Further exemplifying this, Nader G. Attar himself has been repeatedly harassed by members of Egyptian state intelligence due to his role with refugee activism. And through not specifically related to her activities with refugees, the movement’s other co-founder, Mahienour El-Massry, was sentenced on 2 January 2014 to two years in prison, together with four other activists from Alexandria, Egypt, for their participation in a stand for Khaled Said.
Ultimately, both former President Mohamed Morsi and the military leadership’s treatment of Syrian and Palestinian Refugees from Syria underscore how policies toward refugees are often formulated for the purposes of political gain. Under Morsi, policies toward Syrian and Palestinian refugees were used to garner further support among Islamic factions in Egypt by demonstrating an affinity with revolutionary groups in Syria.
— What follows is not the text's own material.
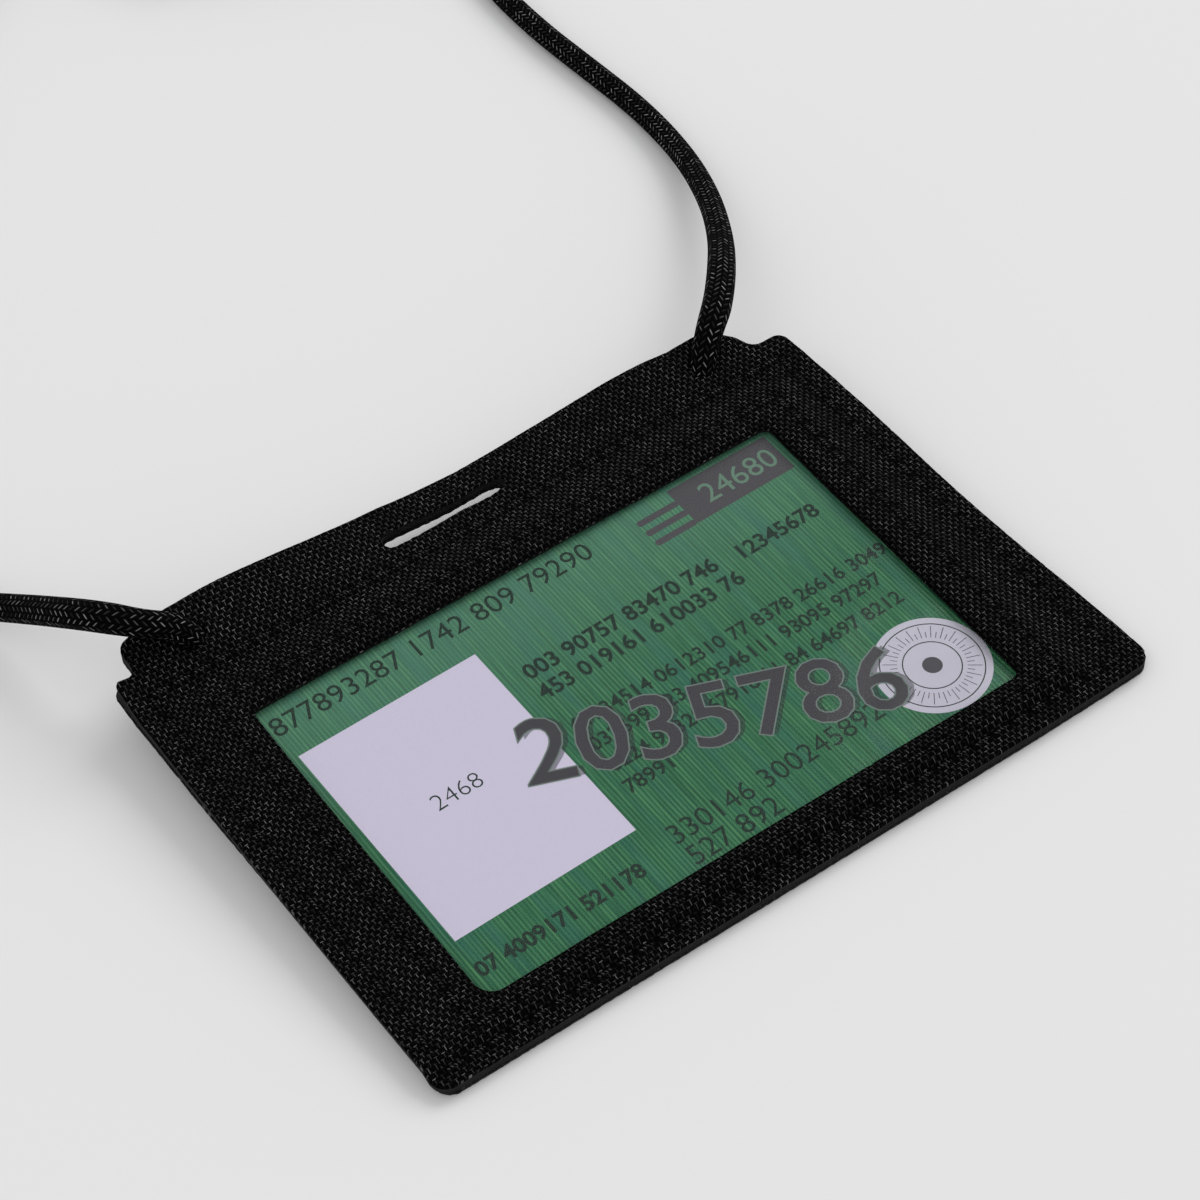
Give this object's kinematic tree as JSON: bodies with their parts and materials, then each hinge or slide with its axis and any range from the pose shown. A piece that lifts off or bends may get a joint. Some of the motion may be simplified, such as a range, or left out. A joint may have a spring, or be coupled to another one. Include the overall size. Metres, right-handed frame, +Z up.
{
  "type": "badge holder",
  "caption": "Cloth badge holder with a clear window, a card in its pocket, a clip slot in its header and a braided neck cord knotted through two holes.",
  "frame": {"origin": "on the surface that the holder lies on, under the middle of the holder without its cord", "axes": "+X to the right along the holder's longer side, +Y from its lower edge towards the header, +Z up from the surface; the holder is tilted 4 degrees, header end up, on the knots behind the header"},
  "size_m": [0.1407, 0.2479, 0.0148],
  "materials": {
    "woven_cloth": "matt woven",
    "cloth_backing": "smooth coated",
    "clear_film": "clear, glossy",
    "printed_card": "printed, laminated",
    "sewing_thread": "matt thread",
    "tie_strap": "brushed strap",
    "braided_cord": "soft braid"
  },
  "bodies": {
    "holder": {"front_cloth": "woven_cloth", "front_backing": "cloth_backing", "window_film": "clear_film", "rear_backing": "cloth_backing", "rear_cloth": "woven_cloth", "window_seam_needle_thread": "sewing_thread", "window_seam_bobbin_thread": "sewing_thread", "border_seam_needle_thread": "sewing_thread", "border_seam_bobbin_thread": "sewing_thread", "opening_hem_needle_thread": "sewing_thread", "opening_hem_bobbin_thread": "sewing_thread", "cord_left": "braided_cord", "cord_coil": "braided_cord", "cord_right": "braided_cord", "coil_tie": "tie_strap", "knot_left": "braided_cord", "knot_right": "braided_cord"},
    "card": {"card": "printed_card"}
  },
  "joints": [
    {"name": "card_slide", "type": "slide", "parent": "holder", "child": "card", "axis": [-1, 0, 0], "range_m": [0, 0.096]}
  ]
}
Under the post-coup leadership, abusive policies toward Syrians and Palestinians, disguised as state security measures, are being used to sustain an existing climate of fear toward outsiders–refugees, anticoup protestors, and dissenting voices–in order to legitimize the actions of the military. Egypt is not alone in its use of refugees for political gain, but it may be unique in that the same group of refugees has been used twice by seemingly opposing regimes in the short span of one year.